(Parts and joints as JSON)
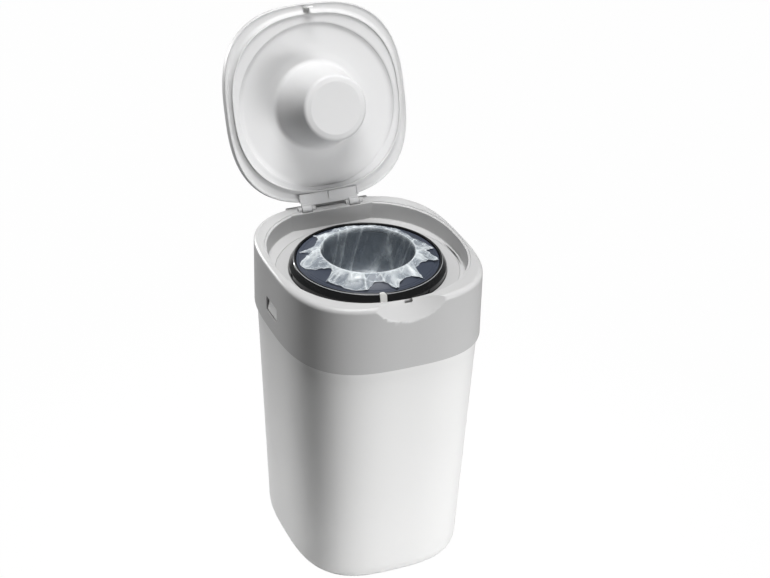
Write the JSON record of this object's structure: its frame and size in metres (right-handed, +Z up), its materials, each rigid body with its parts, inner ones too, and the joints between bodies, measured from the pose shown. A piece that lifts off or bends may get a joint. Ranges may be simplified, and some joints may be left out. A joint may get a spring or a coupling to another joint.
{
  "type": "nappy bin",
  "caption": "Free-standing bin for used nappies: a squircle tub under a lift-off collar with a film cassette on a turntable, a flexible clamp and a hinged lid with a plunger.",
  "frame": {"origin": "on the floor under the middle of the collar's outline, on the underside of the tub", "axes": "+Z up, the front with the finger dish towards -Y, the hinge at the back towards +Y, +X to the right seen from the front"},
  "size_m": [0.24, 0.3493, 0.6187],
  "materials": {
    "white_plastic": "smooth white moulded plastic, satin",
    "grey_plastic": "smooth mid-grey moulded plastic, satin",
    "pale_plastic": "pale grey moulded plastic",
    "liner_plastic": "pale grey moulded plastic, slightly translucent",
    "clamp_plastic": "flexible pale plastic",
    "black_plastic": "glossy black moulded plastic",
    "tab_plastic": "cream moulded plastic",
    "cassette_plastic": "dark blue-grey translucent moulded plastic",
    "film": "thin crumpled translucent film",
    "seal_rubber": "soft pale seal",
    "rubber": "dark non-slip rubber",
    "screw_steel": "plated steel"
  },
  "bodies": {
    "tub": {"tub": "white_plastic", "foot_pads": "rubber"},
    "left_tongue": {"release_tongue_left": "white_plastic"},
    "right_tongue": {"release_tongue_right": "white_plastic"},
    "top_unit": {"collar": "grey_plastic", "deck_plate": "pale_plastic", "cassette_housing": "pale_plastic", "deck_screws": "screw_steel", "film_clamp": "clamp_plastic", "clamp_retainer": "grey_plastic", "clamp_screws": "screw_steel", "click_springs": "white_plastic", "hinge_pins": "screw_steel"},
    "turntable": {"turntable": "black_plastic", "ratchet_ring": "black_plastic", "index_tab": "tab_plastic"},
    "cassette": {"cassette_cup": "cassette_plastic", "cassette_cover": "cassette_plastic", "film_pack": "film", "film_sleeve": "film"},
    "lid": {"lid_shell": "liner_plastic", "lid_liner": "liner_plastic", "lid_plunger": "liner_plastic", "lid_seal": "seal_rubber", "lid_catch": "liner_plastic", "hinge_leaf": "liner_plastic"}
  },
  "joints": [
    {"name": "lid_hinge", "type": "hinge", "parent": "top_unit", "child": "lid", "pos_m": [0, 0.118, 0.389], "axis": [1, 0, 0], "range_deg": [0, 110]},
    {"name": "turntable_spin", "type": "hinge", "parent": "top_unit", "child": "turntable", "pos_m": [0, -0.0035, 0.366], "axis": [0, 0, 1], "continuous": true, "deforming": ["click_springs"]},
    {"name": "cassette_lift", "type": "slide", "parent": "turntable", "child": "cassette", "axis": [0, 0, -1], "range_m": [-0.1, 0]},
    {"name": "top_unit_lift", "type": "slide", "parent": "tub", "child": "top_unit", "axis": [0, 0, 1], "range_m": [0, 0.15], "deforming": ["release_tongue_left", "release_tongue_right"]},
    {"name": "left_tongue_press", "type": "hinge", "parent": "tub", "child": "left_tongue", "pos_m": [-0.1158, -0.005, 0.3484], "axis": [0, -1, 0], "range_deg": [0, 6], "stiffness_Nm_per_rad": 1.5},
    {"name": "right_tongue_press", "type": "hinge", "parent": "tub", "child": "right_tongue", "pos_m": [0.1158, -0.005, 0.3484], "axis": [0, 1, 0], "range_deg": [0, 6], "stiffness_Nm_per_rad": 1.5}
  ]
}
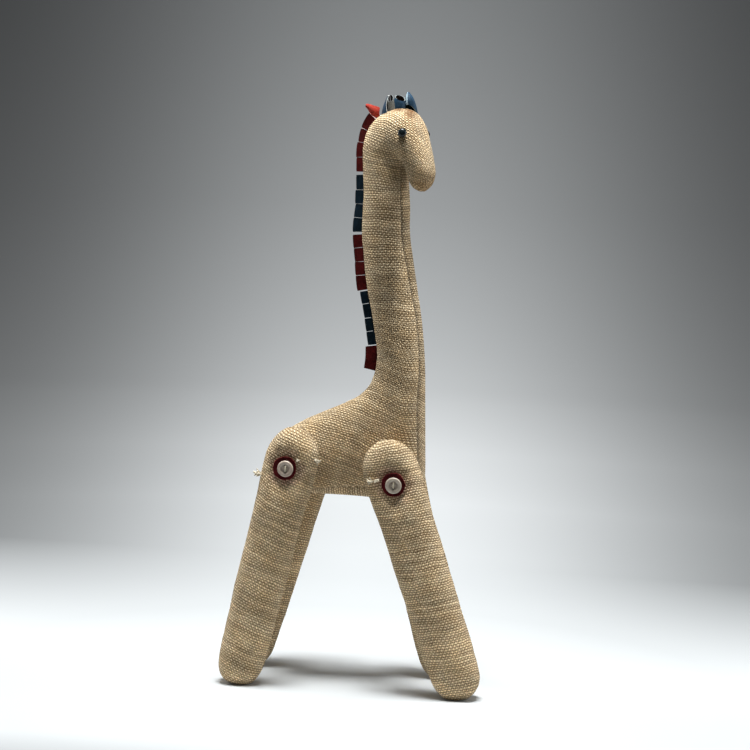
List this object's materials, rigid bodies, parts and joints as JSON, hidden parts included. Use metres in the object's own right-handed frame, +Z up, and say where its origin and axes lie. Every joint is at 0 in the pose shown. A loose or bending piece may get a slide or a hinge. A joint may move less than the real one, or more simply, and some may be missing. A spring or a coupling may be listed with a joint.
{
  "type": "stuffed toy giraffe",
  "caption": "Standing toy giraffe sewn from coarse jute cloth, with legs that turn on buttoned cord joints, a slit leather mane, leather ears and horns and bead eyes.",
  "frame": {"origin": "centre of the bounding box in plan, on the floor under the feet", "axes": "+Z up, +X the way the giraffe faces, +Y its left side"},
  "size_m": [0.3016, 0.1666, 0.6589],
  "materials": {
    "jute": "coarse undyed plain-weave jute cloth",
    "stuffing": "firm fibre stuffing, not seen",
    "twine": "doubled linen twine",
    "red_leather": "dyed dark red leather, satin",
    "blue_leather": "dyed dark blue leather, satin",
    "washer_leather": "dyed maroon leather, rough cut edge",
    "button": "grey-mauve sewing button, semi-gloss",
    "bead": "dark glossy bead"
  },
  "bodies": {
    "trunk": {"right_side_panel": "jute", "left_side_panel": "jute", "belly_gusset": "jute", "body_stuffing": "stuffing", "front_joint_cord": "twine", "hind_joint_cord": "twine", "front_right_button": "button", "front_left_button": "button", "hind_right_button": "button", "hind_left_button": "button", "mane_forelock": "red_leather", "mane_strip_1": "red_leather", "mane_strip_2": "blue_leather", "mane_strip_3": "red_leather", "mane_strip_4": "blue_leather", "mane_strip_5": "red_leather", "right_ear": "blue_leather", "left_ear": "blue_leather", "right_horn": "blue_leather", "left_horn": "blue_leather", "right_eye": "bead", "left_eye": "bead"},
    "front_right_leg": {"front_right_leg_outer_panel": "jute", "front_right_leg_inner_panel": "jute", "front_right_leg_stuffing": "stuffing", "front_right_leg_washer": "washer_leather", "front_right_leg_thread_end": "twine"},
    "front_left_leg": {"front_left_leg_outer_panel": "jute", "front_left_leg_inner_panel": "jute", "front_left_leg_stuffing": "stuffing", "front_left_leg_washer": "washer_leather", "front_left_leg_thread_end": "twine"},
    "hind_right_leg": {"hind_right_leg_outer_panel": "jute", "hind_right_leg_inner_panel": "jute", "hind_right_leg_stuffing": "stuffing", "hind_right_leg_washer": "washer_leather", "hind_right_leg_thread_end": "twine"},
    "hind_left_leg": {"hind_left_leg_outer_panel": "jute", "hind_left_leg_inner_panel": "jute", "hind_left_leg_stuffing": "stuffing", "hind_left_leg_washer": "washer_leather", "hind_left_leg_thread_end": "twine"}
  },
  "joints": [
    {"name": "front_right_leg_turn", "type": "hinge", "parent": "trunk", "child": "front_right_leg", "pos_m": [0.0471, -0.0525, 0.2345], "axis": [0, 1, 0], "range_deg": [-70, 24]},
    {"name": "front_left_leg_turn", "type": "hinge", "parent": "trunk", "child": "front_left_leg", "pos_m": [0.0364, 0.0525, 0.2345], "axis": [0, 1, 0], "range_deg": [-74, 19]},
    {"name": "hind_right_leg_turn", "type": "hinge", "parent": "trunk", "child": "hind_right_leg", "pos_m": [-0.0684, -0.0525, 0.2455], "axis": [0, 1, 0], "range_deg": [-16, 78]},
    {"name": "hind_left_leg_turn", "type": "hinge", "parent": "trunk", "child": "hind_left_leg", "pos_m": [-0.0639, 0.0525, 0.2455], "axis": [0, 1, 0], "range_deg": [-19, 74]}
  ]
}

Your goal → Print every record above exactly as written.

Result →
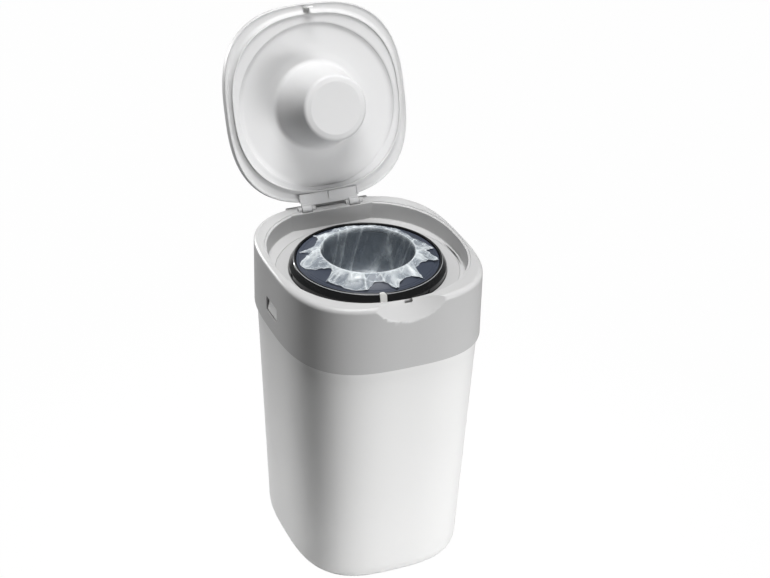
Write the JSON record of this object's structure: its frame and size in metres (right-handed, +Z up), its materials, each rigid body with its parts, inner ones too, and the joints between bodies, measured from the pose shown. A piece that lifts off or bends may get a joint. Ranges may be simplified, and some joints may be left out. A joint may get a spring or a coupling to another joint.
{
  "type": "nappy bin",
  "caption": "Free-standing bin for used nappies: a squircle tub under a lift-off collar with a film cassette on a turntable, a flexible clamp and a hinged lid with a plunger.",
  "frame": {"origin": "on the floor under the middle of the collar's outline, on the underside of the tub", "axes": "+Z up, the front with the finger dish towards -Y, the hinge at the back towards +Y, +X to the right seen from the front"},
  "size_m": [0.24, 0.3493, 0.6187],
  "materials": {
    "white_plastic": "smooth white moulded plastic, satin",
    "grey_plastic": "smooth mid-grey moulded plastic, satin",
    "pale_plastic": "pale grey moulded plastic",
    "liner_plastic": "pale grey moulded plastic, slightly translucent",
    "clamp_plastic": "flexible pale plastic",
    "black_plastic": "glossy black moulded plastic",
    "tab_plastic": "cream moulded plastic",
    "cassette_plastic": "dark blue-grey translucent moulded plastic",
    "film": "thin crumpled translucent film",
    "seal_rubber": "soft pale seal",
    "rubber": "dark non-slip rubber",
    "screw_steel": "plated steel"
  },
  "bodies": {
    "tub": {"tub": "white_plastic", "foot_pads": "rubber"},
    "left_tongue": {"release_tongue_left": "white_plastic"},
    "right_tongue": {"release_tongue_right": "white_plastic"},
    "top_unit": {"collar": "grey_plastic", "deck_plate": "pale_plastic", "cassette_housing": "pale_plastic", "deck_screws": "screw_steel", "film_clamp": "clamp_plastic", "clamp_retainer": "grey_plastic", "clamp_screws": "screw_steel", "click_springs": "white_plastic", "hinge_pins": "screw_steel"},
    "turntable": {"turntable": "black_plastic", "ratchet_ring": "black_plastic", "index_tab": "tab_plastic"},
    "cassette": {"cassette_cup": "cassette_plastic", "cassette_cover": "cassette_plastic", "film_pack": "film", "film_sleeve": "film"},
    "lid": {"lid_shell": "liner_plastic", "lid_liner": "liner_plastic", "lid_plunger": "liner_plastic", "lid_seal": "seal_rubber", "lid_catch": "liner_plastic", "hinge_leaf": "liner_plastic"}
  },
  "joints": [
    {"name": "lid_hinge", "type": "hinge", "parent": "top_unit", "child": "lid", "pos_m": [0, 0.118, 0.389], "axis": [1, 0, 0], "range_deg": [0, 110]},
    {"name": "turntable_spin", "type": "hinge", "parent": "top_unit", "child": "turntable", "pos_m": [0, -0.0035, 0.366], "axis": [0, 0, 1], "continuous": true, "deforming": ["click_springs"]},
    {"name": "cassette_lift", "type": "slide", "parent": "turntable", "child": "cassette", "axis": [0, 0, -1], "range_m": [-0.1, 0]},
    {"name": "top_unit_lift", "type": "slide", "parent": "tub", "child": "top_unit", "axis": [0, 0, 1], "range_m": [0, 0.15], "deforming": ["release_tongue_left", "release_tongue_right"]},
    {"name": "left_tongue_press", "type": "hinge", "parent": "tub", "child": "left_tongue", "pos_m": [-0.1158, -0.005, 0.3484], "axis": [0, -1, 0], "range_deg": [0, 6], "stiffness_Nm_per_rad": 1.5},
    {"name": "right_tongue_press", "type": "hinge", "parent": "tub", "child": "right_tongue", "pos_m": [0.1158, -0.005, 0.3484], "axis": [0, 1, 0], "range_deg": [0, 6], "stiffness_Nm_per_rad": 1.5}
  ]
}
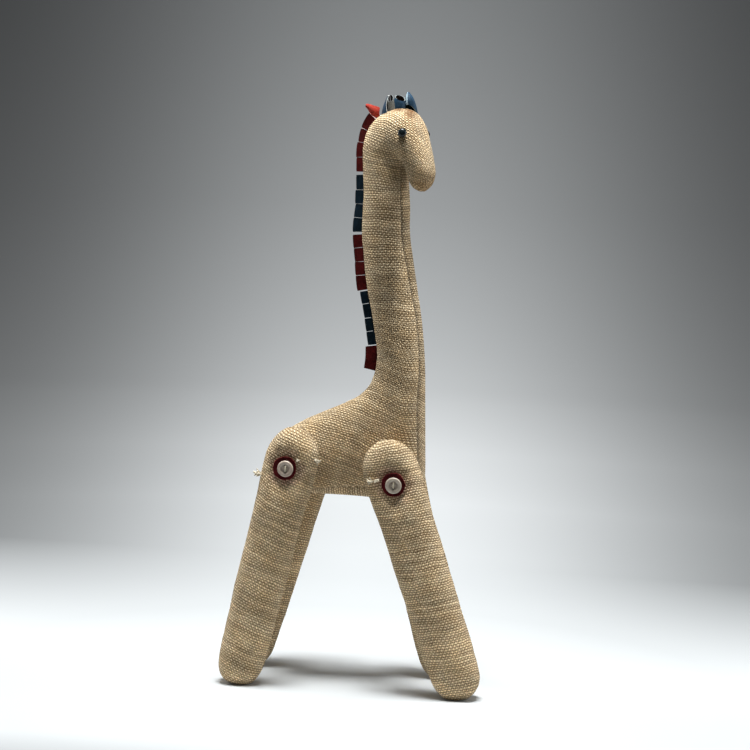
List this object's materials, rigid bodies, parts and joints as JSON, hidden parts included. Use metres in the object's own right-handed frame, +Z up, and say where its origin and axes lie. Every joint is at 0 in the pose shown. A loose or bending piece may get a slide or a hinge. A joint may move less than the real one, or more simply, and some may be missing. A spring or a coupling may be listed with a joint.
{
  "type": "stuffed toy giraffe",
  "caption": "Standing toy giraffe sewn from coarse jute cloth, with legs that turn on buttoned cord joints, a slit leather mane, leather ears and horns and bead eyes.",
  "frame": {"origin": "centre of the bounding box in plan, on the floor under the feet", "axes": "+Z up, +X the way the giraffe faces, +Y its left side"},
  "size_m": [0.3016, 0.1666, 0.6589],
  "materials": {
    "jute": "coarse undyed plain-weave jute cloth",
    "stuffing": "firm fibre stuffing, not seen",
    "twine": "doubled linen twine",
    "red_leather": "dyed dark red leather, satin",
    "blue_leather": "dyed dark blue leather, satin",
    "washer_leather": "dyed maroon leather, rough cut edge",
    "button": "grey-mauve sewing button, semi-gloss",
    "bead": "dark glossy bead"
  },
  "bodies": {
    "trunk": {"right_side_panel": "jute", "left_side_panel": "jute", "belly_gusset": "jute", "body_stuffing": "stuffing", "front_joint_cord": "twine", "hind_joint_cord": "twine", "front_right_button": "button", "front_left_button": "button", "hind_right_button": "button", "hind_left_button": "button", "mane_forelock": "red_leather", "mane_strip_1": "red_leather", "mane_strip_2": "blue_leather", "mane_strip_3": "red_leather", "mane_strip_4": "blue_leather", "mane_strip_5": "red_leather", "right_ear": "blue_leather", "left_ear": "blue_leather", "right_horn": "blue_leather", "left_horn": "blue_leather", "right_eye": "bead", "left_eye": "bead"},
    "front_right_leg": {"front_right_leg_outer_panel": "jute", "front_right_leg_inner_panel": "jute", "front_right_leg_stuffing": "stuffing", "front_right_leg_washer": "washer_leather", "front_right_leg_thread_end": "twine"},
    "front_left_leg": {"front_left_leg_outer_panel": "jute", "front_left_leg_inner_panel": "jute", "front_left_leg_stuffing": "stuffing", "front_left_leg_washer": "washer_leather", "front_left_leg_thread_end": "twine"},
    "hind_right_leg": {"hind_right_leg_outer_panel": "jute", "hind_right_leg_inner_panel": "jute", "hind_right_leg_stuffing": "stuffing", "hind_right_leg_washer": "washer_leather", "hind_right_leg_thread_end": "twine"},
    "hind_left_leg": {"hind_left_leg_outer_panel": "jute", "hind_left_leg_inner_panel": "jute", "hind_left_leg_stuffing": "stuffing", "hind_left_leg_washer": "washer_leather", "hind_left_leg_thread_end": "twine"}
  },
  "joints": [
    {"name": "front_right_leg_turn", "type": "hinge", "parent": "trunk", "child": "front_right_leg", "pos_m": [0.0471, -0.0525, 0.2345], "axis": [0, 1, 0], "range_deg": [-70, 24]},
    {"name": "front_left_leg_turn", "type": "hinge", "parent": "trunk", "child": "front_left_leg", "pos_m": [0.0364, 0.0525, 0.2345], "axis": [0, 1, 0], "range_deg": [-74, 19]},
    {"name": "hind_right_leg_turn", "type": "hinge", "parent": "trunk", "child": "hind_right_leg", "pos_m": [-0.0684, -0.0525, 0.2455], "axis": [0, 1, 0], "range_deg": [-16, 78]},
    {"name": "hind_left_leg_turn", "type": "hinge", "parent": "trunk", "child": "hind_left_leg", "pos_m": [-0.0639, 0.0525, 0.2455], "axis": [0, 1, 0], "range_deg": [-19, 74]}
  ]
}